--- START OF Entries shown ---

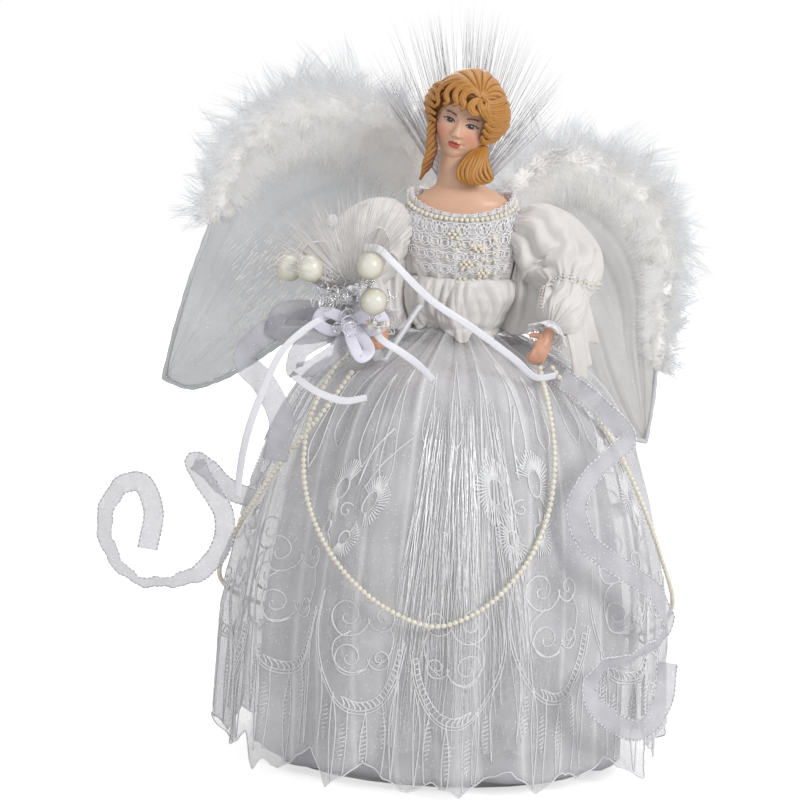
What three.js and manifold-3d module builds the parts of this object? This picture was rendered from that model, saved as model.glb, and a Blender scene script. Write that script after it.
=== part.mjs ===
// Angel tree topper with fibre-optic lights.
// Millimetres, +Z up. The angel faces -Y, and the part stands on its base ring at Z = 0.
// The origin is at the middle of the mouth that goes over the top of the tree.
// Left and right are as seen from the front.
import * as THREE from "three";
import { mergeVertices } from "three/addons/utils/BufferGeometryUtils.js";
import Module from "manifold-3d";

const wasm = await Module();
wasm.setup();

// Gap kept between pieces that touch, the overrun of every cut, and the distance within
// which corners of a solid are one.
const clearance = 0.3;
const overrun = 2;
const weld = 0.001;

// Cone that slides over the top of the tree, with its base ring.
const coneHeight = 232;
const coneFootRadius = 84;
const coneTopRadius = 17;
const coneWall = 1.6;
const ringHeight = 4;
const ringWidth = 6;
const leadNotchWidth = 8;
const leadNotchHeight = 6;

// Tube that grips the leader of the tree, on a flange glued inside the cone.
const treeTubeBore = 14;
const treeTubeWall = 1.6;
const treeTubeLength = 84;
const treeTubeTop = 112;
const treeFlangeThickness = 2.4;

// Lamp unit above the tube.
const housingRadius = 27;
const housingHeight = 44;
const housingWall = 1.8;
const leadBore = 5;
const coverThickness = 2.2;
const coverOverlap = 1.4;
const coverLipHeight = 3;
const motorRadius = 7;
const motorHeight = 12;
const shaftRadius = 1.2;
const shaftRise = 12;
const holderRadius = 5.5;
const holderHeight = 9;
const holderGap = 0.5;
const bulbRadius = 4.4;
const bulbHeight = 9;
const wheelThickness = 1.2;
const wheelWindowRadius = 3.2;
const wheelWindowCount = 4;
const wheelRim = 0.6;
const wheelPlay = 1.2;
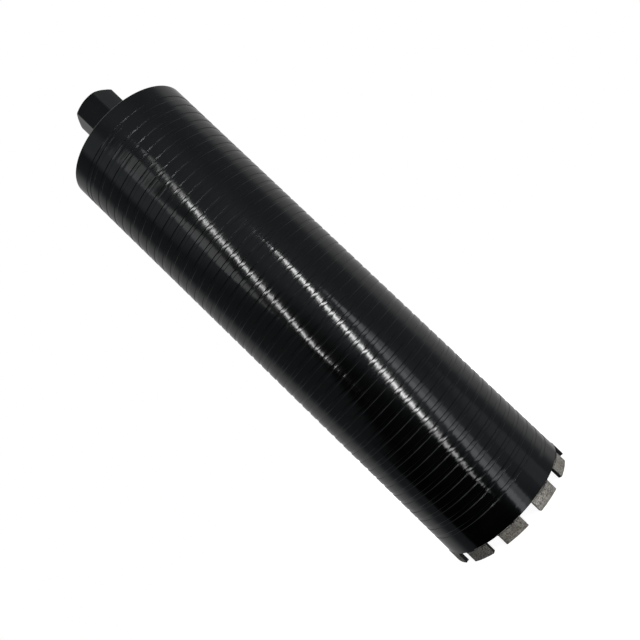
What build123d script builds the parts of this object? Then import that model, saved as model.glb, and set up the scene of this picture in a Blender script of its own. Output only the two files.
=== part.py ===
from build123d import *
from math import degrees, tan, radians
import os

# Diamond core bit for wet drilling: a thin steel barrel, closed at the top by an end plate with
# a hexagon hub, and armed at its lower rim with a crown of curved sintered segments.
# Sizes are in millimetres. The bit stands on its crown: the origin is on the axis in the plane
# of the segment tips, and +Z runs up the barrel to the hub.

# Crown of segments
crown_diameter = 132.0
segment_count = 11
segment_length = 24.0
segment_height = 10.0
segment_tip_chamfer = 1.0
first_segment_azimuth = -67.8

# How far each segment stands out of the barrel's wall, which gives the barrel its clearance
outside_clearance = 0.6
core_clearance = 0.8

# Barrel
barrel_length = 471.0
barrel_wall = 2.2
barrel_rim_bevel = 0.5

# End plate
plate_thickness = 10.0
plate_weld_bevel = 1.5

# Hexagon hub with its round spigot and its bore, which is the tapping size of a 1 1/4" - 7 thread
hub_across_flats = 41.0
hub_height = 52.0
hub_corner_azimuth = -71.3
hub_face_diameter = 39.0
hub_corner_angle = 30.0
spigot_diameter = 37.0
thread_bore_diameter = 28.1
thread_mouth_diameter = 33.0

# Radii and levels worked out from the sizes above
crown_radius = crown_diameter / 2
barrel_radius = crown_radius - outside_clearance
barrel_bore_radius = barrel_radius - barrel_wall
segment_bore_radius = barrel_bore_radius - core_clearance
segment_half_angle = degrees(segment_length / 2 / crown_radius)
barrel_top = segment_height + barrel_length
plate_underside = barrel_top - plate_thickness
hub_top = barrel_top + hub_height
thread_bore_radius = thread_bore_diameter / 2
mouth_radius = thread_mouth_diameter / 2
face_radius = hub_face_diameter / 2

os.makedirs("parts", exist_ok=True)

# Barrel: an open tube that sits on the segments, its upper outer edge broken by a small bevel
with BuildPart() as barrel_tube:
    with BuildSketch(Plane.XY.offset(segment_height)):
        Circle(barrel_radius)
        Circle(barrel_bore_radius, mode=Mode.SUBTRACT)
    extrude(amount=barrel_length)
    upper_rim = barrel_tube.faces().sort_by(Axis.Z)[-1]
    chamfer(upper_rim.edges().sort_by(SortBy.RADIUS)[-1], barrel_rim_bevel)

barrel_tube.part.label = "barrel_tube"
export_step(barrel_tube.part, "parts/barrel_tube.step")

# End plate: a disc that closes the barrel flush with its upper rim. Its outer edge and the edge
# round the hub are bevelled for their weld seams, and the hub's spigot fills its bore
with BuildPart() as end_plate:
    with BuildSketch(Plane.XY.offset(plate_underside)):
        Circle(barrel_bore_radius)
        Circle(spigot_diameter / 2, mode=Mode.SUBTRACT)
    extrude(amount=plate_thickness)
    plate_face = end_plate.faces().sort_by(Axis.Z)[-1]
    chamfer(plate_face.edges().sort_by(SortBy.RADIUS)[-1], plate_weld_bevel)

end_plate.part.label = "end_plate"
export_step(end_plate.part, "parts/end_plate.step")

# Hub: a hexagon bar with a turned spigot below it, bored through for the drill's water
with BuildPart() as hex_hub:
    with BuildSketch(Plane.XY.offset(plate_underside)):
        Circle(spigot_diameter / 2)
    extrude(amount=plate_thickness)
    with BuildSketch(Plane.XY.offset(barrel_top)):
        RegularPolygon(
            radius=hub_across_flats / 2,
            side_count=6,
            major_radius=False,
            rotation=hub_corner_azimuth,
        )
    extrude(amount=hub_height)
    # The free end is turned to a shallow cone, which cuts the six corners back in curves
    with BuildSketch(Plane.XZ):
        with BuildLine():
            cone_run = hub_across_flats
            cone_drop = cone_run * tan(radians(hub_corner_angle))
            Polyline(
                (face_radius, hub_top),
                (face_radius + cone_run, hub_top),
                (face_radius + cone_run, hub_top - cone_drop),
                close=True,
            )
        make_face()
    revolve(axis=Axis.Z, mode=Mode.SUBTRACT)
    # Threaded bore, countersunk at its mouth
    with BuildSketch(Plane.XZ):
        with BuildLine():
            mouth_depth = mouth_radius - thread_bore_radius
            Polyline(
                (0, plate_underside),
                (thread_bore_radius, plate_underside),
                (thread_bore_radius, hub_top - mouth_depth),
                (mouth_radius, hub_top),
                (0, hub_top),
                close=True,
            )
        make_face()
    revolve(axis=Axis.Z, mode=Mode.SUBTRACT)

hex_hub.part.label = "hex_hub"
export_step(hex_hub.part, "parts/hex_hub.step")

# Segments: curved blocks brazed upright to the barrel's lower rim, evenly spaced round it,
# each with the edges of its cutting face broken
for position in range(segment_count):
    azimuth = first_segment_azimuth + position * 360 / segment_count
    with BuildPart() as segment:
        with BuildSketch(Plane.XY):
            with BuildLine():
                start = azimuth - segment_half_angle
                outer = CenterArc((0, 0), crown_radius, start, 2 * segment_half_angle)
                inner = CenterArc((0, 0), segment_bore_radius, start, 2 * segment_half_angle)
                Line(outer @ 0, inner @ 0)
                Line(outer @ 1, inner @ 1)
            make_face()
        extrude(amount=segment_height)
        cutting_face = segment.faces().sort_by(Axis.Z)[0]
        chamfer(cutting_face.edges(), segment_tip_chamfer)

    node = f"segment_{position + 1:02d}"
    segment.part.label = node
    export_step(segment.part, f"parts/{node}.step")
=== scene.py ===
"""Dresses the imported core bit: grooved barrel, threaded hub, weld seams, crown and studio.

Every length is in metres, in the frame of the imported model: the bit stands on its crown, the
origin is on its axis in the plane of the segment tips, and +Z runs up to the hub.
"""

import logging
from dataclasses import dataclass, field
from enum import Enum
from math import cos, pi, radians, sin, tan
from typing import Any, Callable, Optional, Union

import bmesh
import bpy
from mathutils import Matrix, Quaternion, Vector


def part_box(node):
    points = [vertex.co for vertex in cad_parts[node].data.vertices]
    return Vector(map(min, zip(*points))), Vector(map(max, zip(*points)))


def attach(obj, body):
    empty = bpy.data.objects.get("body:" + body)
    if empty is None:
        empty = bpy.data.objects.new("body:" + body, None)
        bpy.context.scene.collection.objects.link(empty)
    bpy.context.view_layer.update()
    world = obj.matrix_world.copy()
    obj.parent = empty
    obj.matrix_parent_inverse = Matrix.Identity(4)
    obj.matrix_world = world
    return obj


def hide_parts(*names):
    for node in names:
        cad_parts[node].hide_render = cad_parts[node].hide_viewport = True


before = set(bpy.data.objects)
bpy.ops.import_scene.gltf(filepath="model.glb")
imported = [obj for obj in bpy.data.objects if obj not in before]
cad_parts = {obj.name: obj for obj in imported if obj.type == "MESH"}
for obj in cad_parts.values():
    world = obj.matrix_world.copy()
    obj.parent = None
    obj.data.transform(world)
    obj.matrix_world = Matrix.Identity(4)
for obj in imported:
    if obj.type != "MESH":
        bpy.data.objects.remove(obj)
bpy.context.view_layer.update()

log = logging.getLogger("core_bit")

MM = 0.001
FULL_TURN = 2 * pi
SIXTH_TURN = pi / 3
BODY = "root"
WELD_DISTANCE = 0.002 * MM
SMALLEST = 1e-9
WHITE = (1.0, 1.0, 1.0, 1.0)

Colour = tuple[float, float, float]
Span = tuple[float, float]
Material = bpy.types.Material
Node = bpy.types.Node
Socket = bpy.types.NodeSocket
Tree = bpy.types.NodeTree


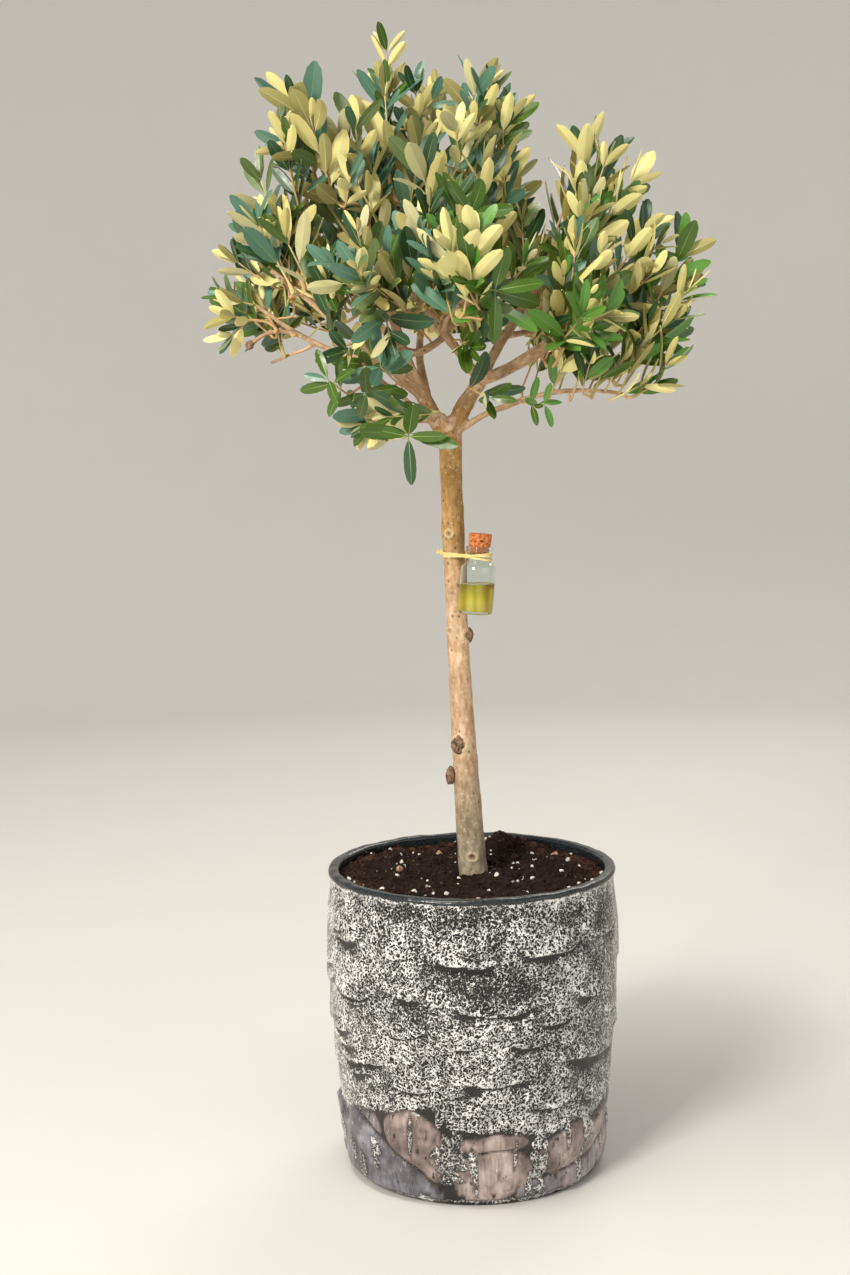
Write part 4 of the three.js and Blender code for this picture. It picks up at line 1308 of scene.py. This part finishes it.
def grow_twigs(lines, shoots, chance):
    """Joins each shoot to the wood by a curved twig, the nearest first, and counts what each bears."""
    places, ways, radii = bearing_wood(lines)
    owners = [(None, 0)] * len(places)
    waiting, twigs = list(shoots), []
    while waiting:
        feet = np.array([s["foot"] for s in waiting])
        gaps = np.linalg.norm(feet[:, None] - places[None], axis=2).min(1)
        shoot = waiting.pop(int(gaps.argmin()))
        to_foot = shoot["foot"] - places
        turn_back = 1 - np.sum(unit(to_foot) * shoot["direction"], 1)
        off_way = 1 - np.sum(unit(to_foot) * ways, 1)
        cost = np.linalg.norm(to_foot, axis=1) * (1 + 0.45 * turn_back + 0.3 * off_way)
        index = int(cost.argmin())
        line, leafy = twig_line(places[index], ways[index], shoot, chance)
        parent = owners[index]
        twigs.append({**shoot, "line": line, "leafy": leafy, "parent": parent,
                      "bears": np.ones(len(line)), "limit": radii[index] * 0.8})
        bare = leafy + int((len(line) - leafy) * 0.3)
        places = np.vstack([places, line[2:bare]])
        ways = np.vstack([ways, unit(np.gradient(line, axis=0))[2:bare]])
        radii = np.concatenate([radii, np.full(bare - 2, TWIG_WOOD * MM)])
        owners += [(len(twigs) - 1, i) for i in range(2, bare)]
        while parent[0] is not None:
            bearer, at = twigs[parent[0]], parent[1]
            bearer["bears"][:at + 1] += 1
            parent = bearer["parent"]
    return twigs


def make_twigs(twigs, chance):
    """All the thin wood as tubes, in three tones dealt out by twig."""
    finishes = [plain_growth(name, colour, 0.6, 0.9, 0.15, 0.35) for name, colour in TWIG_TONES]
    parts, slots = [], []
    for twig in twigs:
        run = np.linspace(0, 1, len(twig["line"]))
        radius = np.minimum(TWIG_TIP * MM * twig["bears"] ** TWIG_GROWTH, twig["limit"])
        parts.append(tube(twig["line"], radius * (1.15 - 0.6 * run ** 1.5), TWIG_SIDES))
        slots += [chance.choice((0, 0, 1, 2))] * len(parts[-1][1])
    settle(mesh_object("twigs", *joined(parts), finishes, slots))


def leaf_wish(twig, place):
    """The way that the upper sides of a twig's leaves turn at a place."""
    if twig["facing"]:
        return np.array((0, twig["facing"], 0.2))
    lean = from_table(place[0], FRONT_LEAN)
    outward = (place - metres(CROWN_CORE)) * (1, 1, 0.5) - (0, lean, 0)
    return unit(outward) * twig["turned"] + UP * 0.15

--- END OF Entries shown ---

The task:
Restate, word for word and with nothing added, the lines from the first line of the listing through the one where "What build123d script" stands.

Solution below:
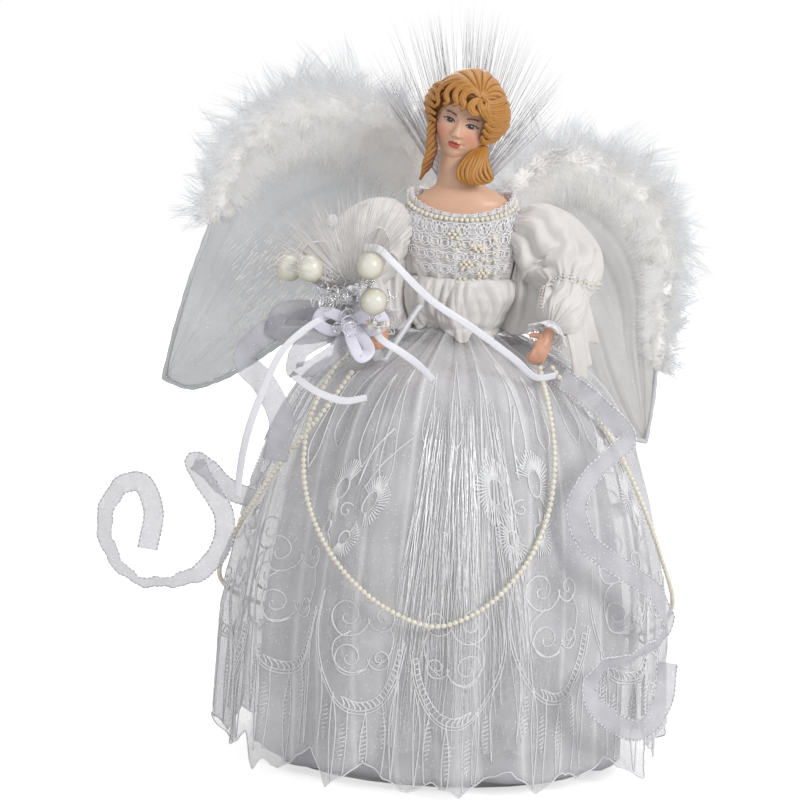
What three.js and manifold-3d module builds the parts of this object? This picture was rendered from that model, saved as model.glb, and a Blender scene script. Write that script after it.
=== part.mjs ===
// Angel tree topper with fibre-optic lights.
// Millimetres, +Z up. The angel faces -Y, and the part stands on its base ring at Z = 0.
// The origin is at the middle of the mouth that goes over the top of the tree.
// Left and right are as seen from the front.
import * as THREE from "three";
import { mergeVertices } from "three/addons/utils/BufferGeometryUtils.js";
import Module from "manifold-3d";

const wasm = await Module();
wasm.setup();

// Gap kept between pieces that touch, the overrun of every cut, and the distance within
// which corners of a solid are one.
const clearance = 0.3;
const overrun = 2;
const weld = 0.001;

// Cone that slides over the top of the tree, with its base ring.
const coneHeight = 232;
const coneFootRadius = 84;
const coneTopRadius = 17;
const coneWall = 1.6;
const ringHeight = 4;
const ringWidth = 6;
const leadNotchWidth = 8;
const leadNotchHeight = 6;

// Tube that grips the leader of the tree, on a flange glued inside the cone.
const treeTubeBore = 14;
const treeTubeWall = 1.6;
const treeTubeLength = 84;
const treeTubeTop = 112;
const treeFlangeThickness = 2.4;

// Lamp unit above the tube.
const housingRadius = 27;
const housingHeight = 44;
const housingWall = 1.8;
const leadBore = 5;
const coverThickness = 2.2;
const coverOverlap = 1.4;
const coverLipHeight = 3;
const motorRadius = 7;
const motorHeight = 12;
const shaftRadius = 1.2;
const shaftRise = 12;
const holderRadius = 5.5;
const holderHeight = 9;
const holderGap = 0.5;
const bulbRadius = 4.4;
const bulbHeight = 9;
const wheelThickness = 1.2;
const wheelWindowRadius = 3.2;
const wheelWindowCount = 4;
const wheelRim = 0.6;
const wheelPlay = 1.2;
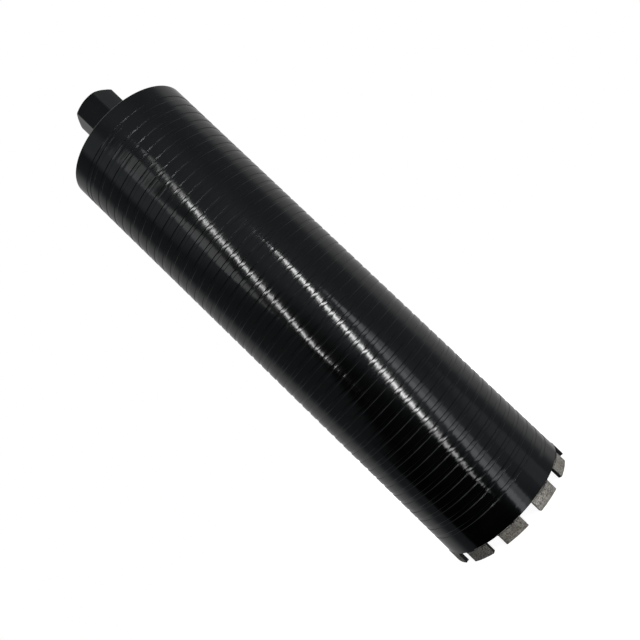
What build123d script builds the parts of this object? Then import that model, saved as model.glb, and set up the scene of this picture in a Blender script of its own. Output only the two files.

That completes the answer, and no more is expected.